Ok, not wanting to sound annoying, but does it shut down when a problem arises, ie. probe failure? Are the full specs available to view anywhere?


----------



## BrianB

Microclimate said:


> I know you have Brian I should be able to finally atlast give you the prices tomorrow. On another post someone said they would be happy with something that had all of these features and would be happy paying £165 well I can tell you now that the prime 1 and 2 are both well under that  I was so tempted to type them just but tomorrow is when all the shops find out and it's only fair on them that they don't hear it from a customer.


Cant wait mate, lets see how quick i can get one from the supplier.

Best wishes for the new year


Sent from my iPad using Tapatalk HD


----------



## Tarron

Microclimate said:


> Nice try lol you wouldn't believe how many emails I've had asking about that.


Wow, people seriously ask that? Haha, Id assume, if you ever did live trials, it would either be on your own setups, or very trusted breeders.

Looking forward to hearing the prices. Don't think I'd get one straight away, not with christmas and new year just gone, but will definitely keep them at the forefront of my mind for when I have some cash and need an upgrade/new stat.

You've done a great job here, and its brilliant to see a manufacturer consulting with the customers to see what is actually required, and what would work well.


----------



## Microclimate

Ok pricing has been released to our distribution network.

The prime 1 will be £109.99
The prime 2 will be £129.99

Release Date is to be officially confirmed.

I hope you are all pleased with these prices as margins have really been squashed on all parts to get you these thermostats at what we believe to be an amazing price.


----------



## BrianB

Microclimate said:


> Ok pricing has been released to our distribution network.
> 
> The prime 1 will be £109.99
> The prime 2 will be £129.99
> 
> Release Date is to be officially confirmed.
> 
> I hope you are all pleased with these prices as margins have really been squashed on all parts to get you these thermostats at what we believe to be an amazing price.


Price is a tad high, though it does pack in a fair few featues. 

Still getting one though. :mf_dribble:


----------



## Microclimate

hi brian.

Shocked you think the price i high we are really working on minimum margin on this to bring it to you so they are affordable.
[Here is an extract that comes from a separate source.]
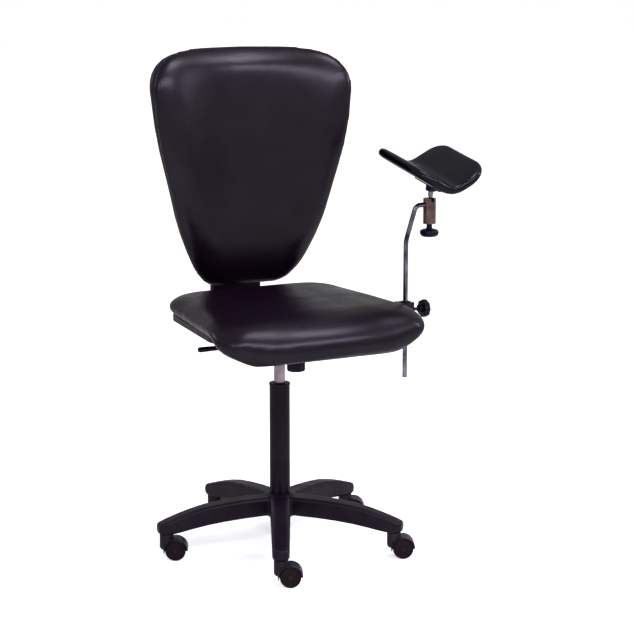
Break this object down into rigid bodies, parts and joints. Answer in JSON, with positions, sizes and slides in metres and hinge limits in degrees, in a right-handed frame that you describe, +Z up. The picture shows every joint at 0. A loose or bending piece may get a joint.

With features and quality components unfortunately the cost of things do rise.

Glad you are still getting one though. One of the stores I have spoken to today has said they will be along on the forum to let you know when they are taking pre orders.


----------



## Tarron

Microclimate said:


> hi brian.
> 
> Shocked you think the price i high we are really working on minimum margin on this to bring it to you so they are affordable. With features and quality components unfortunately the cost of things do rise.
> 
> Glad you are still getting one though. One of the stores I have spoken to today has said they will be along on the forum to let you know when they are taking pre orders.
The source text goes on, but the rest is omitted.